Following the budgetary allocations, the modus operandi for the validation of the allocations rests with the Office of the Auditor-General of Pakistan under the aegis of the Public Accounts Committee. The setup remains inefficacious in its role in public service delivery. This is mainly because the AGP Office’s lacks the capacity and its auditing methodologies fall short of the standards of best practices. Furthermore, the validation of projects is limited to expense verifications as there is no mechanism to gauge the project’s envisioned socioeconomic impact post factum. This weak mechanism of oversight and accountability over budgetary expenditure explains Pakistan’s 116th ranking out of 176 countries in 2016 – as per the Annual Corruption Perceptions Index of Transparency International.
With a deficit of Rs2,053 billion equating to 3.9 percent of the GDP, the idea of incorporating risk management in the fiscal policy as a tool to narrow down the fiscal deficit seldom seems to have crossed the minds of our lawmakers. A study released by the IMF in June 2016 – titled ‘Analyzing and Managing Fiscal Risks - Best Practices’ – underscores the need to incorporate ‘risk management’ in fiscal policy development and enable a comprehensive understanding of potential risks. This results in the development of mitigation strategies to achieve macroeconomic stability and efficient public service delivery.
Adopting risk management practices can help us achieve focused results to avoid unplanned increases in project costs. The practice is notably in place in Australia, South Africa, New Zealand, the US and the UK. For instance, the UK has established a fiscal risk group within the HM Treasury to identify and monitor fiscal risks.

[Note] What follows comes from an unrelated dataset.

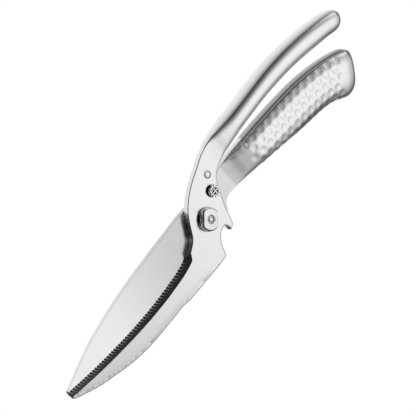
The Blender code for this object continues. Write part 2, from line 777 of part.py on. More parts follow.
def lock_knob_screw(parts, tools):
    face = PLATE_FACE + 2.1
    profile = [
        (0.0, face + 0.25),
        (1.2, face + 0.15),
        (2.05, face - 0.3),
        (2.05, face - 0.84),
        (1.05, face - 0.84),
        (1.05, 0.45),
        (0.0, 0.45),
    ]
    obj = turned("lock_knob_screw", profile, parts, at=KNOB, segments=32)
    x, y = KNOB
    long_arm, short_arm = 1.2, 0.28
    wide = (x - long_arm, y - short_arm, face - 0.4), (x + long_arm, y + short_arm, face + 1)
    tall = (x - short_arm, y - long_arm, face - 0.4), (x + short_arm, y + long_arm, face + 1)
    cross = block("screw_cross", *wide, tools)
    boolean(cross, block("screw_cross_b", *tall, tools), "UNION")
    return boolean(obj, cross)


def lock_nose_pin(parts):
    return cylinder("lock_nose_pin", NOSE, NOSE_PIN_R, -3.9, CATCH_FACES[1], parts, 24)


# ---------------------------------------------------------------- assembly
def pivot_empty(name, at, parts):
    empty = bpy.data.objects.new(name, None)
    empty.location = (at[0] * MM, at[1] * MM, 0.0)
    parts.objects.link(empty)
    return empty


def attach(empty, children):
    bpy.context.view_layer.update()
    for child in children:
        child.parent = empty
        child.matrix_parent_inverse = empty.matrix_world.inverted()


def move_to_origin(parts, tools):
    """Hang every loose object on one empty and shift it, so that the rivet's front end is at the origin."""
    frame = pivot_empty("shears_frame", (0.0, 0.0), parts)
    loose = [obj for obj in (*parts.objects, *tools.objects) if obj.parent is None and obj is not frame]
    attach(frame, loose)
    frame.location = (-PIVOT[0] * MM, -PIVOT[1] * MM, -RIVET_TOP * MM)


def build():
    clear_scene()
    parts = new_collection("poultry_shears")
    tools = new_collection("cutters")

    front = front_blade(parts, tools)
    rear = rear_blade(parts, tools)
    upper_shell, upper_liner = grip("upper_grip", UPPER_STATIONS, UPPER_LINER, parts, tools)
    lower_shell, lower_liner = grip("lower_grip", LOWER_STATIONS, LOWER_LINER, parts, tools)
    x0, x1, y0, y1 = UPPER_SPACER
    upper_spacer = block("upper_tang_spacer", (x0, y0, -SPACER_Z), (x1, y1, 0.1), parts)
    x0, x1, y0, y1 = LOWER_SPACER
    lower_spacer = block("lower_tang_spacer", (x0, y0, -0.1), (x1, y1, SPACER_Z), parts)

    stud = pivot_stud(parts)
    head = pivot_head(parts, tools)
    rivet = pivot_rivet(parts, tools)
    bore = BARREL_R + 0.1
    washer_front = ring_washer(
        "pivot_washer_front", RIVET_R + 0.1, HEAD_R - 0.2, RECESS_FLOOR + 0.06, RECESS_FLOOR + 0.29, parts, PIVOT
    )
    washer_rear = ring_washer(
        "pivot_washer_rear", bore, FLANGE_R, REAR_FLANGE[1] + 0.05, -PLATE_FACE - 0.05, parts, PIVOT
    )
    spring = torsion_spring(parts)
    post = stop_post(parts)

    catch = lock_catch(parts, tools)
    knob = lock_knob(parts)
    screw = lock_knob_screw(parts, tools)
    nose_pin = lock_nose_pin(parts)
    small_rivet = catch_rivet(parts)
    wave_washer = lock_wave_washer(parts)

    rear_lever = [rear, lower_shell, lower_liner, lower_spacer]
    rear_lever += [stud, head, rivet, washer_front, washer_rear, spring]
    attach(pivot_empty("blade_pivot_axis", PIVOT, parts), rear_lever)
    attach(pivot_empty("catch_axis", CATCH_PIVOT, parts), [catch, knob, screw, nose_pin])
    move_to_origin(parts, tools)

    plain = [front, rear, upper_shell, upper_liner, lower_shell, lower_liner]
    small = [upper_spacer, lower_spacer, stud, head, rivet, washer_front, washer_rear]
    small += [spring, post, catch, knob, screw, nose_pin, small_rivet, wave_washer]
    for obj in plain:
        obj.data.materials.append(steel(obj.name + "_steel", STEEL, 0.25))
    for obj in small:
        obj.data.materials.append(steel(obj.name + "_steel", DARK_STEEL, 0.35))
    for tool in tools.objects:
        tool.hide_render = True
        tool.display_type = "WIRE"


build()
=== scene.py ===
"""Looks of the poultry shears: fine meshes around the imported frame, steel finishes, studio and camera.

Lengths are in millimetres, in the outlines' own axes: x runs toward the handles, y toward the upper handle,
and z outward from the contact plane of the two plates. TO_ROW turns them into the row frame. The upper handle
and the lower blade are one lever (front), the lower handle and the upper blade are the other (rear).
"""

import json
import math

import bmesh
import bpy
import numpy as np
from mathutils import Matrix, Vector
from mathutils.geometry import delaunay_2d_cdt


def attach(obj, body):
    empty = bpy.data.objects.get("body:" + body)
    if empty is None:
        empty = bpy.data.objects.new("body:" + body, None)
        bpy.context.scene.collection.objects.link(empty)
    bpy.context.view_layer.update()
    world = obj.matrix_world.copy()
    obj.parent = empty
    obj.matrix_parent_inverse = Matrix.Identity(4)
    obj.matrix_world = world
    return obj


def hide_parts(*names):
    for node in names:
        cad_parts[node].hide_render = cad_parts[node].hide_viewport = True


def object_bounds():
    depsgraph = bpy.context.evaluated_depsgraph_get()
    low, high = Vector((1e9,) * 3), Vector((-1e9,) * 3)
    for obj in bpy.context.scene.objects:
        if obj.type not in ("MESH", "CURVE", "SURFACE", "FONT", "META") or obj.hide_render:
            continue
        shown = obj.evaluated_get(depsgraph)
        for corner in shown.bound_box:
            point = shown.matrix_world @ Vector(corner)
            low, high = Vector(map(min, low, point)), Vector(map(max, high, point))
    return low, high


MM = 0.001
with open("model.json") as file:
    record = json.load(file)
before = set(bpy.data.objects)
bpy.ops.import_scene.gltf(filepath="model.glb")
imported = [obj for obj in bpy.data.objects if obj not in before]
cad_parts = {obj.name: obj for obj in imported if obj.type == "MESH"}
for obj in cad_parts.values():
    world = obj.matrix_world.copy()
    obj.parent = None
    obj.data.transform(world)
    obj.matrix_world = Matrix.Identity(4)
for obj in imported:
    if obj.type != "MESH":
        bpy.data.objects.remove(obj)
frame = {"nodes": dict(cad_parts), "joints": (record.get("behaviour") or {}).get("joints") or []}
cad_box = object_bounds()
joints = {joint["name"]: joint for joint in frame["joints"]}
CONTACT_Z = joints["blade_pivot"]["pos_m"][2] / MM
PIVOT = (-1.5, 1.6)
TO_ROW = np.array((-PIVOT[0], -PIVOT[1], CONTACT_Z))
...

It produces a dashboard of fiscal risks, with estimates of total exposure and rankings using the traffic light system.
Pakistan’s budget deficit is equally attributable to the mechanics on the revenue side. Tax revenue as a percentage of the GDP ranks low among both the comparable emerging economies and regional economies. According to the World Bank’s datasets, Pakistan ranked 6th among eight South Asian economies. It is only ahead of Bangladesh and Afghanistan in terms of average tax revenue as a percentage of the GDP for the period between 2011 and 2015.
The ranking could partly be explained by an IMF working paper released in August 2016, titled ‘Unlocking Pakistan’s Revenue Potential’. It states: “Pakistan’s tax capacity is estimated to be 22.3 percent of [the] GDP, which implies a tax revenue gap of 10 percent of [the] GDP as of 2016. Even though Pakistan’s estimated tax effort improved from 0.43 in 2011 to 0.56 in 2016, Pakistan is still significantly below the average of comparator countries (0.64) and high income countries (0.76)”. In simple terms, the above statement suggests that Pakistan collects significantly less tax than its potential.
Pakistan’s agriculture sector contributes 19.5 percent of the GDP and, as per the Economic Survey 2016-17, employs 42.3 percent of the labour workforce. Following the 18th Amendment, the taxing authority over this rests with the provincial governments, which needs attention to improve capacity-building and secure incentives for local revenue mobilisation to tax the sector to its full potential.
On the administrative side of taxation mechanisms, Pakistan ranks at the 156th position globally on the overall paying taxes ranking as per PwC and World Bank’s ‘Paying Taxes – 2017’ report. The ranking is based on four indicators: the total tax rate; the time to pay the three main taxes; the number of tax payments; and the post-filing index.
When analysed with the objective of creating an equitable society, Pakistan’s taxation system appears heavily skewed towards indirect and non-income based taxes which comprise about 63.2 percent of tax revenues.
The failure to document all assets and businesses by the government, the declared value of immovable property being significantly less than market value, the lack of incentives by the government for the corporatisation of businesses, the non-existence of an authority to resolve inter-provincial tax disputes post the 18th Amendment and the lack of unison between the capacity of the FBR and the tax potential of the country add to impediments of the tax collection.
Would it be unfair to conclude that the fiscal policy for 2017-2018 has failed to redress the structural issues on the revenue and expenditure sides and ultimately hampers the delivery of utility to the people? I’ll leave this for the readers to decide.
The writer is a chartered accountant.